What is expected :: From the entries that follow, extract each line holding the string "FreeCAD".

[START]

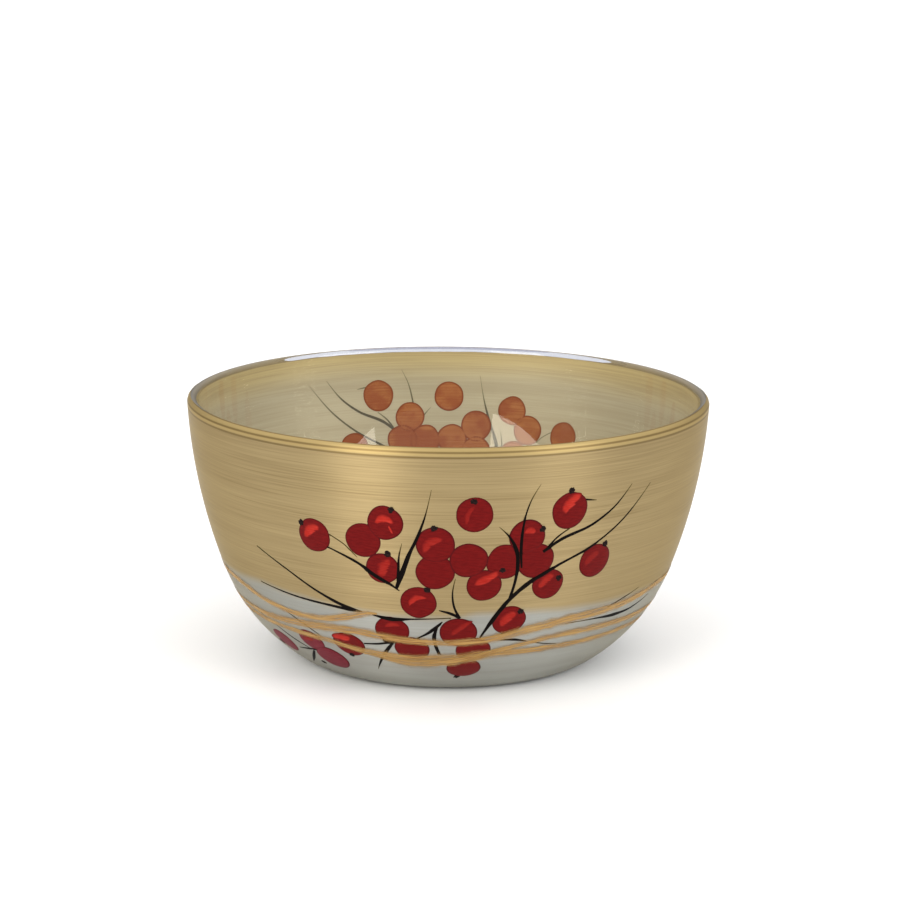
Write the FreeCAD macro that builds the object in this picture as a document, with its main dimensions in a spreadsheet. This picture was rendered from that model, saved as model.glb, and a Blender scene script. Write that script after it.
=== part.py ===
import FreeCAD, Part
import math
import os
import Sketcher
from FreeCAD import Placement, Rotation, Vector

# A round glass bowl, painted by hand on the outside: a gold coat above, a silver coat below,
# and over both two sprays of red berries on dark twigs and long ochre wisps.
# Origin: centre of the foot, on the surface the bowl stands on. +Z up, -Y is the front.

# Driving dimensions, in millimetres.
SIZES = [
    ("rim_radius", 76.0),        # outer edge of the lip
    ("bowl_height", 77.0),
    ("foot_radius", 39.0),       # flat that the bowl stands on
    ("heel_radius", 12.5),       # three tangent arcs carry the outside from foot to lip
    ("heel_top", 2.2),
    ("shoulder_radius", 53.5),
    ("shoulder_top", 27.3),
    ("wall_thickness", 3.0),
    ("dish_radius", 35.5),       # shallow hollow pressed up inside the foot ring
    ("dish_depth", 0.8),
    ("clear_lip", 1.8),          # height of glass left bare at the top
    ("clear_foot", 2.0),         # how far up the heel the glass is bare
    ("coat", 0.08),              # thickness of the gold and silver coats
    ("paint", 0.06),             # thickness of one brush layer over them
    ("tip_radius", 0.9),         # black dot where the flower was
    ("winding_width", 2.0),
    ("loop_width", 2.1),
    ("back_squeeze", 0.85),      # the back spray is a little narrower than the front one,
    ("back_size", 0.9),          # its marks are smaller by this much,
    ("back_shift", -5.0),        # it is turned by this many degrees,
    ("back_lift", 2.2),          # painted this much higher
    ("back_tilt", 0.05),         # and runs up by this much per degree
]

# The painting is laid out by azimuth (degrees from the front, plus to the right) and climb
# (millimetres up the outside from the edge of the foot).

# Berries: brush layer, azimuth, climb, radius. Berries that overlap are in different layers.
BERRIES = [
    (0, -18.3, 63.6, 5.0), (1, -13.2, 69.3, 4.9), (1, -14.3, 55.5, 4.6),
    (0, -30.0, 63.4, 4.9), (0, -2.6, 55.0, 5.3), (1, -2.5, 63.3, 5.2), (2, 4.7, 58.7, 5.1),
    (0, -6.6, 45.0, 5.0), (0, 12.8, 57.9, 5.2), (1, 19.8, 57.6, 5.2), (2, 17.3, 65.2, 5.0),
    (1, 8.4, 50.7, 4.8), (0, 5.7, 72.3, 5.0), (0, 26.6, 71.9, 5.3), (0, 23.6, 49.8, 4.6),
    (0, 35.0, 55.3, 5.1), (0, -13.6, 34.9, 4.8), (1, -9.0, 28.0, 4.8),
    (0, -26.8, 27.3, 4.8), (0, -40.0, 25.6, 4.4), (1, -36.0, 18.6, 5.2),
    (0, -55.5, 20.5, 4.7), (0, 15.2, 38.7, 4.7), (0, 7.0, 28.0, 4.8), (1, 2.9, 34.8, 5.1),
    (1, 5.0, 19.4, 4.7),
]

# Black dots on the berries: azimuth, climb.
TIPS = [
    (-33.0, 66.8), (-11.8, 73.3), (-13.0, 60.1), (-4.4, 49.3), (-2.8, 68.3), (5.5, 76.2),
    (26.6, 77.7), (20.6, 67.2), (12.3, 55.4), (26.1, 51.5), (37.2, 60.2), (17.7, 41.6),
    (-27.4, 22.5), (-42.8, 14.0), (3.2, 14.3), (-60.0, 18.5),
]

# Light strokes on the berries: azimuth, climb, half length, half width, lean in degrees.
GLEAMS = [
    (-30.8, 65.3, 3.4, 1.7, 35), (-13.5, 70.8, 2.7, 1.5, 5), (-12.0, 67.5, 1.4, 0.35, -65),
    (-14.2, 56.0, 3.4, 1.9, 62), (-7.2, 46.7, 3.1, 1.2, 26), (-3.7, 64.3, 3.5, 1.6, 38),
    (4.2, 72.4, 3.0, 0.9, 70), (26.4, 74.4, 3.6, 1.9, 47), (17.8, 67.3, 1.7, 1.3, 0),
    (8.8, 53.0, 4.0, 1.5, 28), (22.6, 51.3, 3.0, 1.6, 45), (33.8, 56.8, 3.0, 1.5, 40),
    (14.4, 39.7, 3.2, 1.9, 50), (3.2, 36.8, 3.8, 1.1, 42), (-13.4, 37.4, 2.4, 1.0, 10),
    (-28.2, 30.3, 3.1, 1.5, 2), (-41.0, 26.4, 2.2, 1.1, 10),
]

# Twigs: brush layer, then (azimuth, climb, width) from one end of the stroke to the other.
TWIGS = [
    (0, [(-48.5, 56.0, 0.3), (-40.0, 51.0, 0.5), (-31.0, 45.0, 0.7), (-25.0, 41.9, 1.0),
         (-20.5, 40.7, 0.3)]),
    (1, [(-51.0, 44.0, 0.3), (-40.0, 42.4, 0.5), (-28.0, 41.3, 0.8), (-23.0, 40.8, 0.9),
         (-20.5, 40.6, 0.3)]),
    (0, [(-18.0, 40.0, 0.4), (-14.0, 39.1, 1.1), (-8.0, 39.4, 0.5), (1.0, 40.1, 0.3)]),
    (0, [(-27.0, 60.4, 0.4), (-20.0, 56.5, 0.8), (-16.0, 53.0, 1.1), (-13.0, 50.7, 0.8),
         (-10.8, 48.6, 0.3)]),
    (0, [(-26.2, 64.3, 0.3), (-23.0, 62.0, 0.3), (-20.0, 58.2, 0.15)]),
    (1, [(-11.5, 49.4, 0.8), (-9.9, 54.5, 1.3), (-8.3, 60.0, 1.0), (-6.2, 66.0, 0.7),
         (-4.7, 71.5, 0.4), (-3.3, 79.5, 0.1)]),
    (2, [(-11.2, 50.5, 0.4), (-10.8, 55.0, 0.6), (-10.4, 60.0, 0.4), (-9.7, 63.5, 0.1)]),
    (1, [(-1.8, 42.6, 0.3), (0.5, 41.8, 0.8), (3.2, 40.2, 0.7)]),
    (0, [(3.0, 40.2, 0.8), (1.8, 43.5, 0.6), (1.3, 48.5, 0.4), (1.9, 53.0, 0.15)]),
    (0, [(-7.8, 32.3, 0.2), (-5.0, 34.2, 0.7), (-2.7, 36.6, 1.0), (-1.0, 38.8, 0.3)]),
    (1, [(-2.1, 37.0, 0.3), (-3.0, 34.0, 1.0), (-2.8, 30.0, 0.9), (-1.8, 26.0, 0.9)]),
    (0, [(8.3, 32.6, 0.5), (11.0, 39.0, 1.1), (14.8, 46.0, 1.1), (19.5, 51.4, 1.2),
         (25.0, 55.3, 0.8), (33.5, 60.2, 0.6), (41.0, 66.5, 0.5), (48.5, 76.0, 0.15)]),
    (1, [(14.5, 45.4, 0.8), (15.6, 53.0, 0.8), (15.0, 61.5, 0.9), (13.3, 65.5, 0.5),
         (11.0, 68.5, 0.15)]),
    (0, [(16.6, 55.8, 0.4), (16.0, 63.0, 0.8), (16.4, 70.5, 0.5), (17.8, 76.5, 0.3),
         (19.5, 80.3, 0.1)]),
    (0, [(21.2, 60.3, 0.9), (25.0, 63.3, 0.9), (33.0, 67.0, 0.7), (38.5, 71.5, 0.5),
         (42.5, 77.0, 0.15)]),
    (1, [(22.5, 61.8, 0.6), (24.2, 64.2, 0.5), (27.0, 66.6, 0.25)]),
    (0, [(30.3, 74.6, 0.4), (31.5, 74.3, 0.4), (33.0, 74.0, 0.15)]),
    (1, [(8.9, 32.5, 0.3), (12.0, 33.4, 0.5), (16.0, 34.6, 0.3)]),
    (0, [(13.0, 31.6, 0.2), (17.5, 31.4, 0.8), (21.0, 30.4, 0.3)]),
    (0, [(22.5, 29.8, 0.3), (26.0, 28.6, 0.4), (30.5, 27.7, 0.2)]),
    (0, [(31.0, 35.3, 0.2), (41.0, 35.0, 0.5), (47.0, 34.6, 1.1), (54.0, 34.9, 0.7),
         (62.5, 37.5, 0.15)]),
    (0, [(43.5, 38.3, 0.4), (48.0, 39.8, 0.4), (54.5, 42.0, 0.15)]),
    (0, [(-44.5, 35.8, 0.2), (-40.0, 32.8, 0.5), (-35.5, 29.2, 0.3)]),
    (0, [(-53.0, 27.8, 0.3), (-48.0, 24.0, 0.6), (-43.0, 21.0, 0.3)]),
    (1, [(-49.0, 19.7, 0.3), (-44.0, 20.7, 0.8), (-40.5, 21.6, 0.4)]),
    (2, [(-50.0, 11.8, 0.2), (-46.0, 15.6, 0.9), (-42.0, 20.5, 0.6)]),
    (0, [(-22.0, 28.7, 0.5), (-18.0, 29.2, 0.7), (-13.2, 30.7, 0.9)]),
    (1, [(-16.4, 30.9, 1.1), (-14.8, 30.8, 1.1), (-13.4, 30.8, 0.7)]),
    (2, [(-14.0, 30.0, 0.7), (-16.3, 26.2, 1.0), (-18.4, 22.2, 0.7), (-21.0, 16.5, 0.1)]),
]

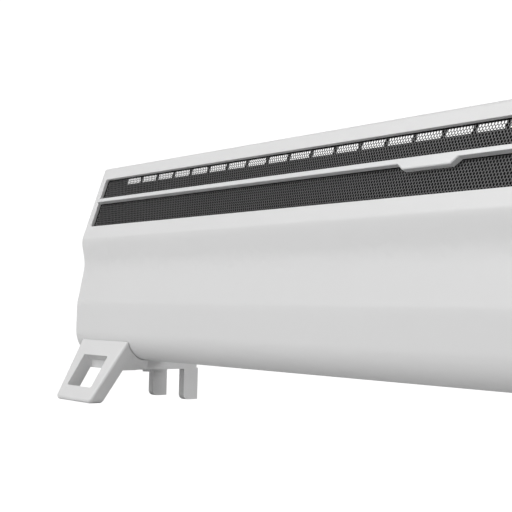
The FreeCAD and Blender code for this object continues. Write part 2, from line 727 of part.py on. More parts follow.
def wires():
    """Leads to the cut-out, along the bottom to the element's far end, and to the board."""
    left_front, _, right_front, right_back = block_poles()
    start_z = BLOCK[2][1] - 7
    hole_y, hole_z = WIRE_HOLE
    lead_y, lead_z = LEAD_HOLE
    cut_x, cut_z = CUTOUT_SPOT[0] + 4.4, CUTOUT_SPOT[1] - 2
    floor_y, floor_z = 19.0, 64.0
    to_cutout = [
        V(*left_front, start_z),
        V(*left_front, 150),
        V(BULKHEAD_X, 30, cut_z),
        V(cut_x + 11.6, 28, cut_z),
        V(cut_x, 32.6, cut_z),
    ]
    to_element = [
        V(*right_front, start_z),
        V(*right_front, 134),
        V(452, 28, 128),
        V(450, 24, 80),
        V(BULKHEAD_X + 4, hole_y, hole_z),
        V(BULKHEAD_X - 6, hole_y, hole_z),
        V(300, floor_y, floor_z),
        V(-440, floor_y, floor_z),
        V(-466, 24, 96),
        V(TUBE_LEFT - 11, ELEMENT_Y, ELEMENT_Z - 4),
    ]
    to_board = [
        V(*right_back, start_z),
        V(*right_back, 126),
        V(464, 44, 122),
        V(464, lead_y, lead_z),
        V(BOARD_X - 0.2, lead_y, lead_z),
    ]
    return [cable(points, WIRE_R) for points in (to_cutout, to_element, to_board)]


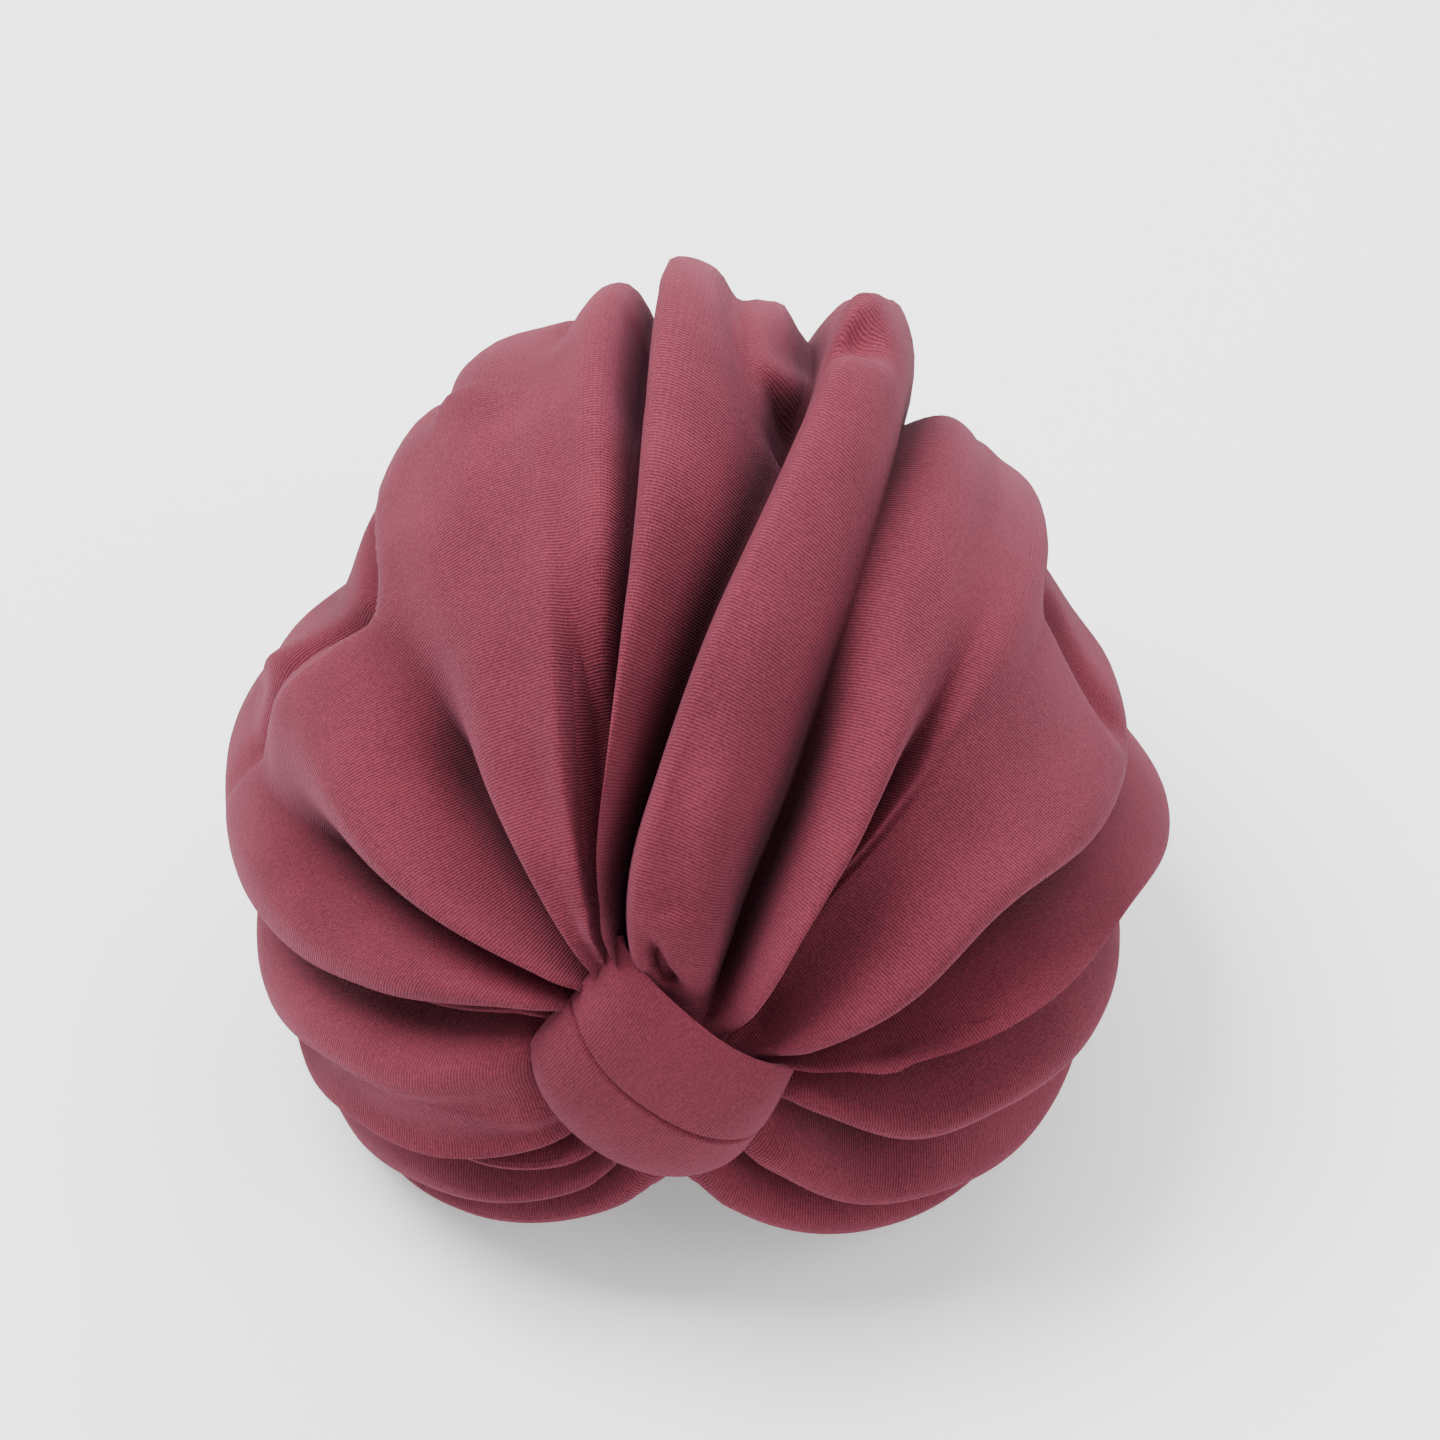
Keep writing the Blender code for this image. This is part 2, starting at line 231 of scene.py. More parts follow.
# Columns: name, start, turns at the stations, floors at the levels
VALLEYS = tuple(Valley(*row) for row in (
    ("rim_right", 12, (-86, -67, -53, -40, -30, -21, 32), (0.4, 0.0, 0.0, -0.2, -0.2, -0.17, 0.0)),
    ("r5_r6", 8, (-56, -46, -39, -34, -24, -13, 38), (-0.4, -0.9, -0.8, -0.7, -0.3, -0.14, 0.0)),
    ("r4_r5", 8, (-10, -19, -17, -17, -16, -6, 44), (-0.8, -1.3, -1.0, -0.8, -0.3, -0.11, 0.0)),
    ("r3_r4", 9, (14, 15, 10, 6, -4, 3, 51), (-0.6, -1.6, -1.6, -1.0, -0.3, -0.11, 0.0)),
    ("r2_r3", 9, (18, 23, 25, 17, 13, 17, 58), (-0.5, -0.9, -1.1, -0.9, -0.4, -0.2, 0.0)),
    ("r2_soft", 8, (38, 49, 49.5, 44, 36, 37, 65), (-0.6, -0.4, 0.5, 1.15, 0.6, 0.1, 0.0)),
    ("r1_r2", 7, (42, 53, 53, 52, 50, 51, 72), (-0.9, -1.3, -0.5, 1.0, 1.2, 0.9, 0.0)),
    ("c2_r1", 8, (64, 66, 66.5, 68, 64, 56, 78), (-0.9, -1.4, -1.1, 0.3, 0.2, -0.4, 0.0)),
    ("c1_c2", 12, (106, 102, 93, 85, 76, 76, 84), (-0.5, -0.8, -0.9, -0.8, -0.5, 0.1, 0.0)),
    ("l6_c1", 13, (107, 105, 100, 96.5, 95.5, 96, 92), (-0.8, -1.3, -1.4, -0.5, -0.9, -0.86, 0.0)),
    ("l6_soft", 12, (111, 109, 107, 106, 108, 106, 100), (0.3, 0.9, 1.2, 1.2, 0.9, 0.7, 0.0)),
    ("l5_l6", 12, (115, 124, 129, 130, 151, 145, 110), (-0.9, -1.6, -1.4, 0.5, 0.1, -0.1, 0.0)),
    ("l4_l5", 11, (126, 140, 156, 164, 168, 157, 118), (-0.8, -1.4, -1.1, 0.8, 1.0, 0.4, 0.0)),
    ("l3b_l4", 10, (137, 159, 173, 181, 184, 170, 122), (-0.6, -1.4, -1.0, -0.6, -0.3, -0.17, 0.0)),
    ("l3_l3b", 10, (147, 168, 178, 184, 187, 174, 127), (-0.5, -0.6, -0.5, -0.6, -0.3, -0.17, 0.0)),
    ("l2_l3", 8, (200, 193, 192, 197, 196, 187, 132), (0.7, 1.1, 0.9, -0.2, -0.3, -0.28, 0.0)),
    ("l1b_l2", 8, (221, 208, 203, 207, 204, 193, 137), (-0.4, -0.7, -0.7, -0.6, -0.3, -0.17, 0.0)),
    ("l1_l1b", 8, (236, 219, 206, 210, 207, 196, 140), (-0.3, -0.5, -0.5, -0.6, -0.3, -0.17, 0.0)),
    ("l0_l1", 10, (251, 234, 226, 220, 212, 199, 144), (-0.2, -0.4, -0.5, -0.5, -0.3, -0.19, 0.0)),
    ("rim_left", 12, (276, 250, 234, 225, 216, 203, 148), (0.4, 0.0, 0.0, -0.2, -0.2, -0.17, 0.0)),
))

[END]

Worked answer ::
Write the FreeCAD macro that builds the object in this picture as a document, with its main dimensions in a spreadsheet. This picture was rendered from that model, saved as model.glb, and a Blender scene script. Write that script after it.
import FreeCAD, Part
from FreeCAD import Placement, Rotation, Vector
The FreeCAD and Blender code for this object continues. Write part 2, from line 727 of part.py on. More parts follow.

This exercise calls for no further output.